独り暮らしの高齢者につきましては、平成27年国勢調査によりますと、6,529人でございます。接種の希望を聞く郵送物の発送についてでございますが、新型コロナワクチン接種は任意接種であることから、接種クーポン券の発送によりワクチン接種に関する勧奨をした方について、再度接種の意思を確認する通知を送付することは考えておりません。
以上でございます。

髙橋質問

ありがとうございます。独り暮らしの高齢者は、なかなか情報を獲得する手段が他の方に比べれば相当少ないと思いますので、ぜひ時間が多少かかっても構わないので、このような措置をしていただければありがたいなと思います。
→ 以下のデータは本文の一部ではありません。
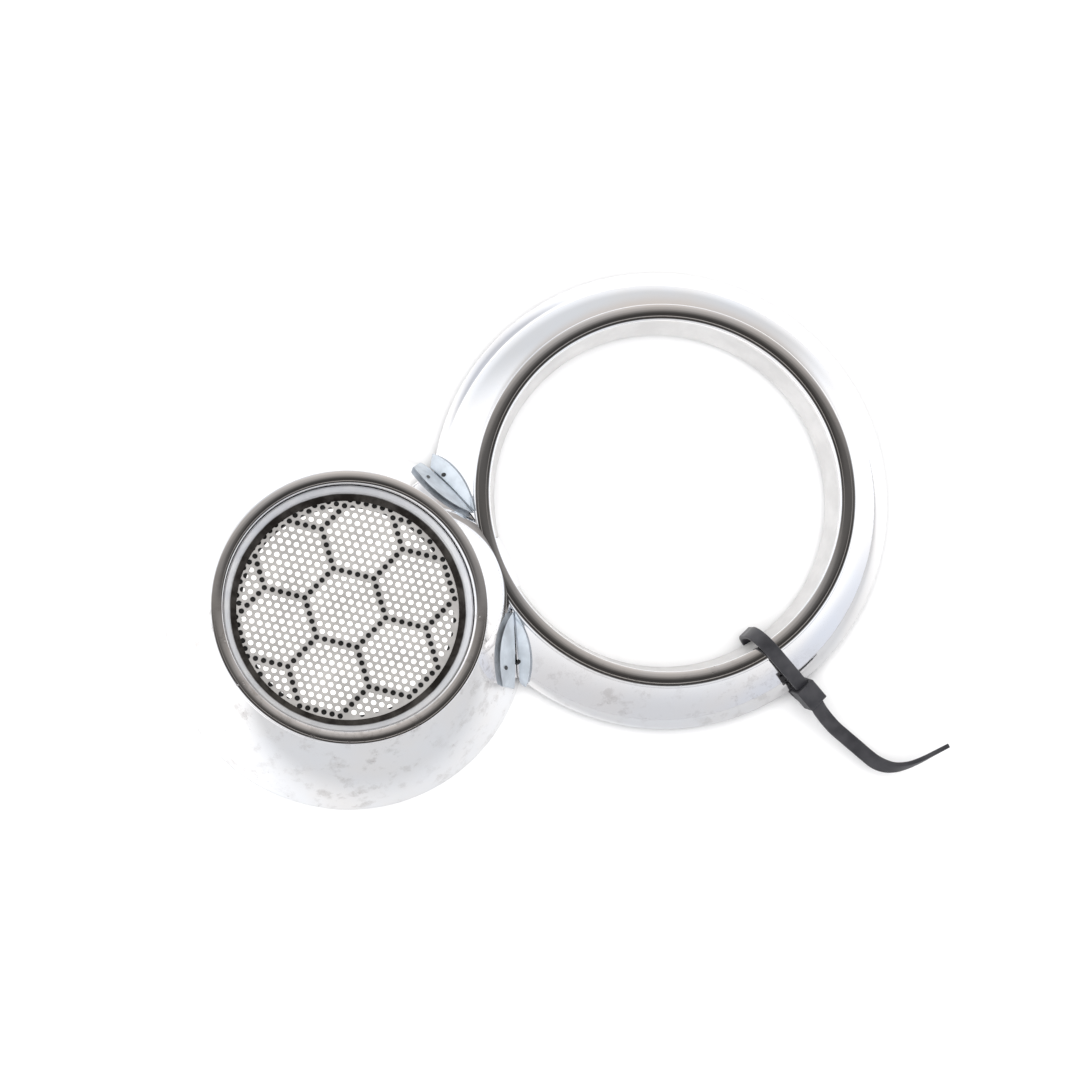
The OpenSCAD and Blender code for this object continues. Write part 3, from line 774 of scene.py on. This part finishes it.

最後の質問です。高齢、基礎疾患者などの優先予約について、これは64歳以下の接種券の発送の件なのですけれども、優先順位をつけることには賛成です。とはいえ、接種券は、極力早く一斉発送すべきです。なぜならば、昨今報道にも多々ありますが、市民の手元に接種券を届けることが遅れた場合、現在設置されている国、県の大規模接種に申込みができないリスクがあるからです。また、国からの6月1日付の通知も早期一斉発送をする要請がなされているはずです。一斉発送したときの問題点は、どのようなことと考えているか伺います。私は一斉発送が必要と考えますが、市の見解を伺います。

執行部(市役所)回答

お答えいたします。

まず、一斉発送したときの問題点でございます。一斉発送した場合には、基礎疾患を有する方、高齢者施設等従事者の方が優先的に予約が取れない状況や、年齢等が接種対象に合致していなくても、誤って予約をしてしまうなどの混乱が生じることが想定されます。一斉発送が必要ということについての市の見解ですが、昨日、今朝の報道により、国の大規模接種会場で18歳から64歳の接種を行うことは承知しており、今後の国、県の動向を注視しまして検討します。

髙橋質問

ありがとうございました。本件は、確かに国の朝令暮改はありました。それは佐倉市を含め各基礎自治体は、大変なご苦労されたと思います。しかし、だからこそこのような事態の(変更を伴う)大きなかじ取りは、市民の負託を受けた市長しかできません。要望があったら、個別対応するというようなご答弁も先日あったかと思うのですけれども、これは市民が接種券を送ってくださいと市にお願いしなければならず、一手間をかけさせる必要がありますので、できれば一斉発送のほうがよいだろうなと思います。また、個別対応は役所側にもそれなりのマンパワーが必要になりますので、双方にとって負担となる手法かと思います。検討事項は多々あろうと思いますが、極力早いタイミングでの市長の一斉発送のご決断を期待しつつ、私の質問を終えさせていただきます。どうもありがとうございました。